Si un señor tenía que hacer la guerra a otro señor o acudir a regiones apartadas, se convocaba
para determinado día a todos los vasallos, quienes debían concurrir con todos sus hombres,
provistos de todas sus armas, y con el número de auxiliares que pudieran o conviniera para la
empresa. Así integrada, la pequeña hueste —pues nunca solía ser muy numerosa— emprendía
la campaña a las órdenes del señor; pero este mando era más aparente que real, porque
durante esta época se había olvidado la táctica conjunta y, en realidad, el combate no era sino
un conjunto de duelos parciales. Las operaciones solían comenzar con la depredación de las
tierras del enemigo y concluían en batalla campal, aunque no era raro que uno de los
combatientes se refugiara en su castillo y se sometiera al asedio que iniciaba entonces su
enemigo. También era frecuente que la guerra se decidiera mediante una lucha singular entre
dos caballeros que representaban sus respectivos bandos.

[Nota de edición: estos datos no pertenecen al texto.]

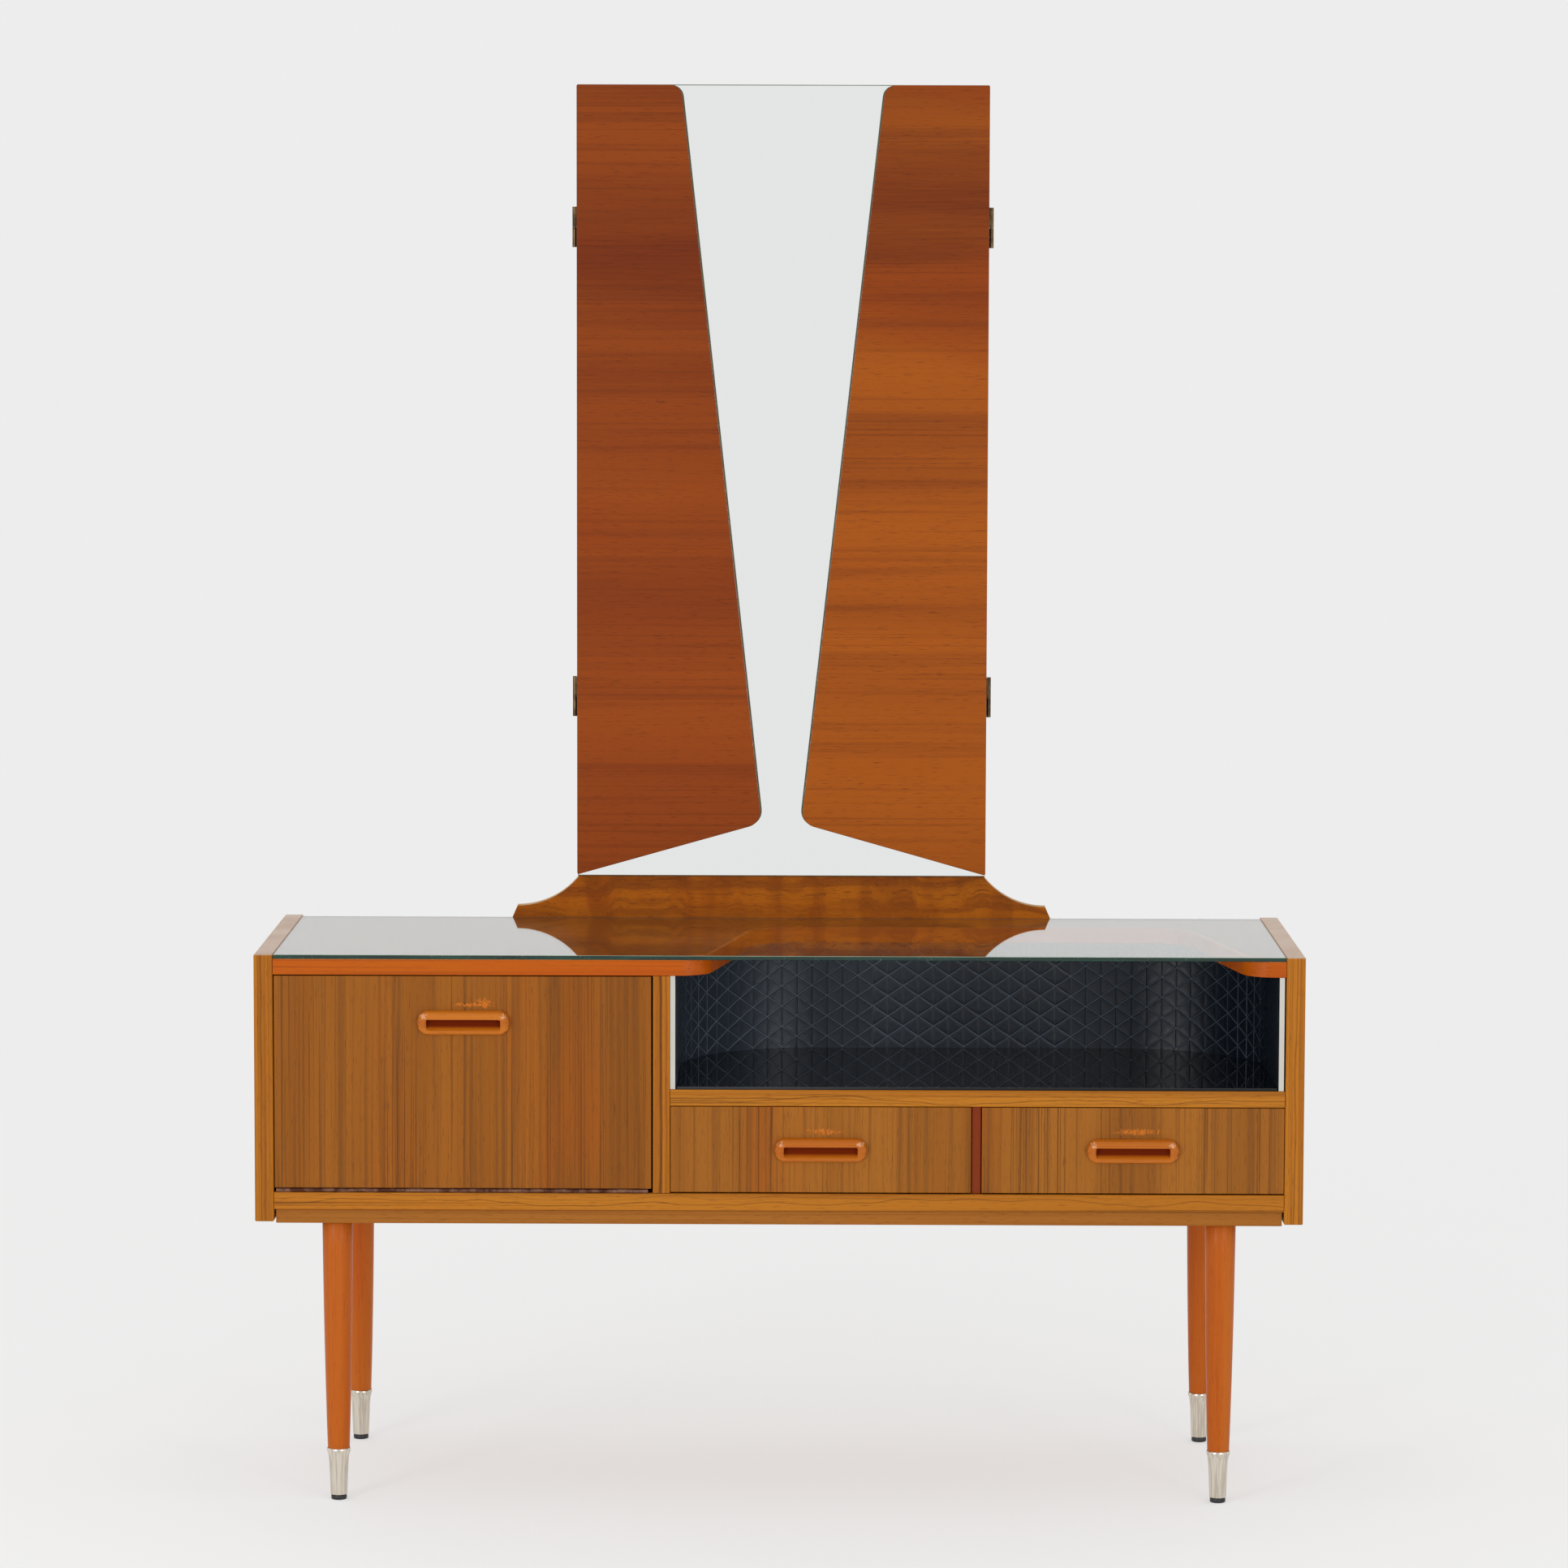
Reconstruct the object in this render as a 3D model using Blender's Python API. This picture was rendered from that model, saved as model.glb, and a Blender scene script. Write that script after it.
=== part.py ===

Así transcurría la existencia de estos señores, que consideraban deshonroso dedicar parte de
su tiempo a la lectura y el estudio; no poseían otra cultura que la que emanaba de las
enseñanzas religiosas, ni realizaban otro ejercicio espiritual que el que exigía la práctica celosa
del culto. Puede decirse que, durante la época feudal, sólo los clérigos mantuvieron el interés
por el cultivo del espíritu, y esto, a veces, con bastantes limitaciones. Pero nuevas fuerzas
comenzarían a trabajar para renovar este sistema social, y una de ellas fue la preocupación que
apareció en cierto grupo por el saber.
ASALTO DE UNA CIUDAD. Las ciudades medievales descansaban en la seguridad que
ofrecían sus murallas, desde lo alto de cuyas torres podían arrojarse proyectiles de todas clases
contra los enemigos. Pero había también una técnica para tomarlas, acercándose a los muros
para socavar sus cimientos, derribando las puertas e incendiándolas. El grabado muestra las
armaduras y las armas que se utilizaban en el ataque contra estas fortalezas.